It was 1971, I think. I was working at the newly established UT School of Public Health in Houston. Mine was an IT job. And one of my duties was helping the school’s graduate students with the computational aspects of their theses and dissertations.

One of those students was Ron, a Japanese American student who had a degree in architecture. We became friends and I became his willing ally in his public health analysis of US Census data. During one of our conversations, he mentioned the arcologies of Paolo Soleri – an Italian American architect who conceived of buildings capable of housing entire cities. He lent me a book that illustrated and described Soleri’s visions. Soleri’s arcologies combined architecture and ecology. His idea was to create megastructures capable of providing for all the needs and activities of a million or more people without despoiling tens of thousands of square miles of land. Just imagine a building a mile wide, a mile long, and a mile high. Wow!
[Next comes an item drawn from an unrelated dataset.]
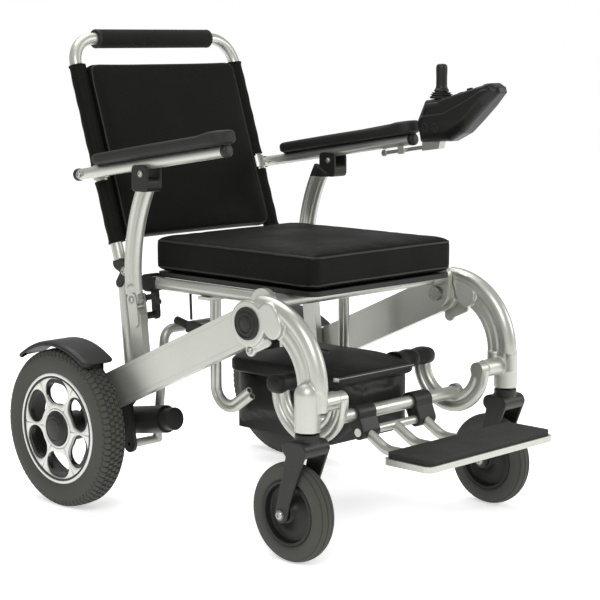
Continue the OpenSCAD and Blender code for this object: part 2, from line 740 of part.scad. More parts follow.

In a different conversation, Ron told me about ganzfeldts. Ganzfeldt is a German word. Ganz means all or entire. Feldt means field. So, a ganzfeldt is an entire field (of view). The gist of creating a ganzfeldt is visual sensory deprivation. A ganzfeldt is space in which the illumination is so uniform that one cannot see gradations of light intensity let alone shadows. In a ganzfeldt, one cannot judge distances. I know; it sounds weird. Perhaps you recall the final scenes in Stanley Kubrick’s 2001 where Dave finds himself in a hospital bed. The room he was in was a kind of ganzfeldt.

I have been thinking about arcologies, megastructures and ganzfeldts because my FB buddy Robert de Faro sent me a heads up regarding the movie Moonfall a few days ago. It turns out that Susan and I had watched this Emmerich gobal apocalypse story a month or more ago, but we must have fallen asleep during the movie because neither of us remembered squat about it! In any case, that movie posits that our Moon is a megastructure created by aliens – an alien arcology of sorts. In the latter part of the movie, our protagonists find themselves inside an alien structure part of which is a ganzfeldt. The ganzfedlt metaphor is used often in SciFi movies particularly for scenes in which the characters are communing with aliens or God or some other form of the Infinite.

What does it all mean? Whatever meaning you choose to give it, of course. For me, it is an opportunity to reflect on my own circuitous journey that have brought me to this place and this time with these memories.